The Wolof ability to include the diverse styles from Senegambian groups has allowed the sabar and its modern music formation to thrive.
It is not uncommon, for example, for a sabar event to include music of the Serer such as the njuup, which is connected to sacred ndut rite ceremonies.
Afro Cuban musics from the diaspora, Congolese rumba, and rock were also fused with the rhythms of sabar that were now played on the electric bass, guitar and keyboards.
In this mix of African diasporic sounds Senegalese fans and musicians wanted their own urban popular dance music so they began singing in Wolof (Senegal's lingua franca) instead of French, and incorporated rhythms of the indigenous sabar drum (see Mangin[7]).
Mbalax Dancing is popular in nightclubs and social gatherings as well as religious and life cycle events such as weddings, birthdays, and naming ceremonies.

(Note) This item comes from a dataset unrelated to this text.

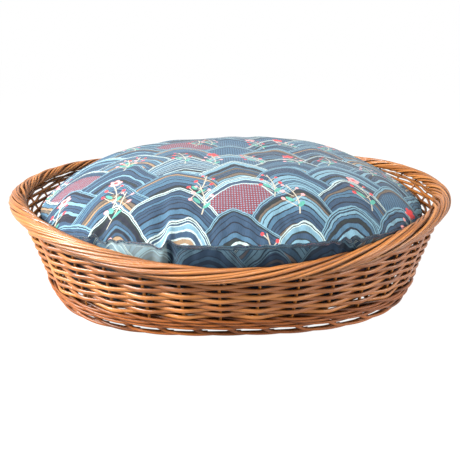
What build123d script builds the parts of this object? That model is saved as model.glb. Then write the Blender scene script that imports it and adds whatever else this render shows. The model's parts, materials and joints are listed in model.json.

[8] Patricia Tang describes some of the new movements: "Examples of such dances are the ventilateur ('electric fan', which describes the motion of the buttocks swirling suggestively); xaj bi ('the dog', in which a dancer lifts his/her leg in imitation of a dog); moulaye chigin (which involves pelvic and knee movements that perfectly match the sabar breaks); and more recently, the jelkati (a dance in which the upper arms, bent at the elbows, move in parallel motion from left to right).
In the 1970s Western instruments and equipment such as the flute, electric guitar, piano, violin, trumpet and synthesizer have been incorporated into the music, to accompany the dance.